Kinsale is built on the north bank of river Brandon, very close to its estuary on the Atlantic. It’s the kind of town with nice, tree-lined pavements and green grass in front of the small colorful houses, most of which have tiled roofs and flowery gardens. The Kinsale’s quaint harbor is definitely the centerpiece; the connecting link between the past and the future. Fishing, is what has kept this town alive for centuries and eventually turned it into a great food destination, perhaps the most famous in all Ireland.
An Astounding Culinary Scene
Kinsale has always been a coastal holiday resort for locals and foreigners alike but somewhere in the 2000s, something happened that changed the place forever — a culinary revolution. It started with places like Fishy Fishy that decided to push the boundaries of the local culinary scene beyond pub food, but without ruining the pub-like experience of dining in a small cozy place. This is Ireland after all.
Today, Kinsale has around 60 eateries. Four of them are listed in Michelin’s food guide (2020), and one has a Michelin star: Max’s, Finns’ Table, Fishy Fishy, and Bastion*. Not bad for a city of five thousand people. It goes without saying that the main ingredient here is seafood: oysters, mussels, lobster, salmon, cod, hake, and haddock. Often, covered with creamy sauces or dipped in golden batter, many of these fish had been swimming in the Atlantic just a few hours before ending up on your plate.
If you prefer meat, there are wonderful surf and turf dishes with famed Irish beef fillet or tender lamb from the lush hills of Kerry County, accompanied by delicious fresh scallops or shrimp. Pure joy for the palate. To keep quality up to the highest standards, most of the side ingredients are produced locally, and you can’t mistake the taste the freshness.

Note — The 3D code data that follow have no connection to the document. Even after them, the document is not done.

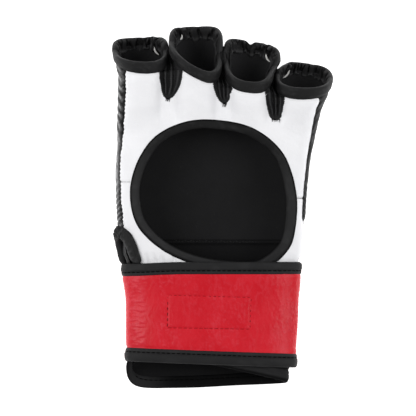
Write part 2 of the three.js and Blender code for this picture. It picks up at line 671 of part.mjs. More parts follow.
const tapeInner = strap.innerOffset;
const tapeOuter = strap.innerOffset + strap.tapeThickness;
const hideInner = tapeInner + strap.leatherInset;
const hideOuter = tapeOuter - strap.leatherInset;
const strapTop = (share) => strapEdge(strap.top, share);
const strapBottom = (share) => strapEdge(strap.bottom, share);
const endTape = 0.018; // share of the strap's length that the end tape covers
const leatherTop = (share) => strapTop(share) - tapeWidth - seamGap;
const leatherBottom = (share) => strapBottom(share) + tapeWidth + seamGap;
const topTapeInner = (share) => strapTop(share) - tapeWidth;
const bottomTapeInner = (share) => strapBottom(share) + tapeWidth;
const along = [0, 1 - endTape - 0.001];
strapBand('wrist_strap', 48, along, leatherBottom, leatherTop, [hideInner, hideOuter], 'red', 1);
strapBand('strap_top_tape', 48, [0, 1], topTapeInner, strapTop, [tapeInner, tapeOuter], 'tape', 2);
strapBand('strap_bottom_tape', 48, [0, 1], strapBottom, bottomTapeInner, [tapeInner, tapeOuter], 'tape', 1);
const overEnd = [1 - endTape, 1];
strapBand('strap_end_tape', 2, overEnd, leatherBottom, leatherTop, [tapeInner, tapeOuter], 'tape', 1);

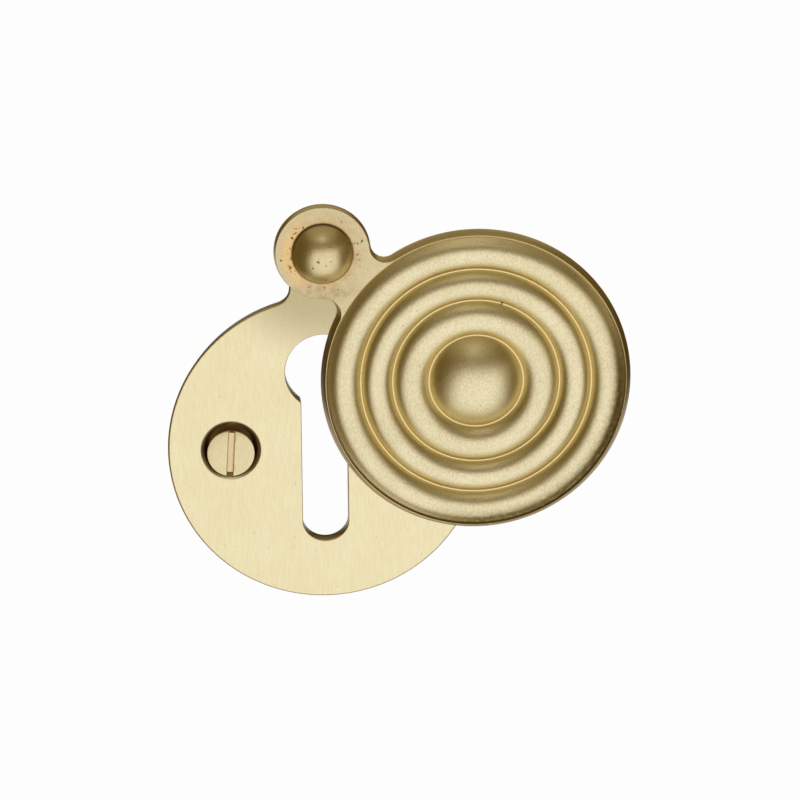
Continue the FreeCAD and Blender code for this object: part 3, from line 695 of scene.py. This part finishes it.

For street food, I can’t recommend enough the Catch of the Day, a food truck by the bridge of Kinsale that makes fresh fish and chips with anything their boat has caught that particular day. Heavenly tastes with perfect crispiness and a dash of lemon to stir things up.
In Kinsale you can see some classic attractions, the most notable being Charles fort and James fort built just outside the city on Brandon River, one across the other. The city’s museum is also interesting with many exhibits from the local marine life and historical artifacts from the battle of Kinsale. For a cup of tea or coffee, there are great cafes scattered around the town, and little shops selling anything from books to wool clothing made from the famous Irish yarn. Everything you would need to spend a relaxing vacation is there.
Even though Kinsale is popular with tourists, it has managed to keep its genuineness as a destination, and with its picturesque charm and unique character remains one of the most attractive and representative places Ireland has to offer. If you ever find yourself in Ireland and Cork County, make sure you pay a visit to this charming little town.
I wouldn’t be calling Cork gloomy, I love that city and have just blogged about it myself. I agree Kinsale is absolutely stunning.
Well, it does rain almost half the days of the year :). Anyway, it doesn’t mean I didn’t like it. I’m a photographer, I love gloomy, that’s why I shot a small essay on Cork.
Haha it rains more than half the year and totally get that about the photography 🙂
Looks great man! As per usual, you’ve done a wonderful job of using the photography to really bring the place alive. Hope you’re doing well, my friend! I’d love to head on down to Kinsale when I’m able.
Thanks man! I’d love to go back to Ireland with you, like the old good times.
I have never been to Kinsale, a very interesting place. I look forward to the time when we can again travel freely!
I had no idea about Kinsale and it looks like a beautiful destination to visit. I haven’t got a chance to explore that part of the world yet. Hope to visit Ireland someday!
Kinsale is such a classic destination and the culinary experience looks absolutely divine. I can’t wait to travel again!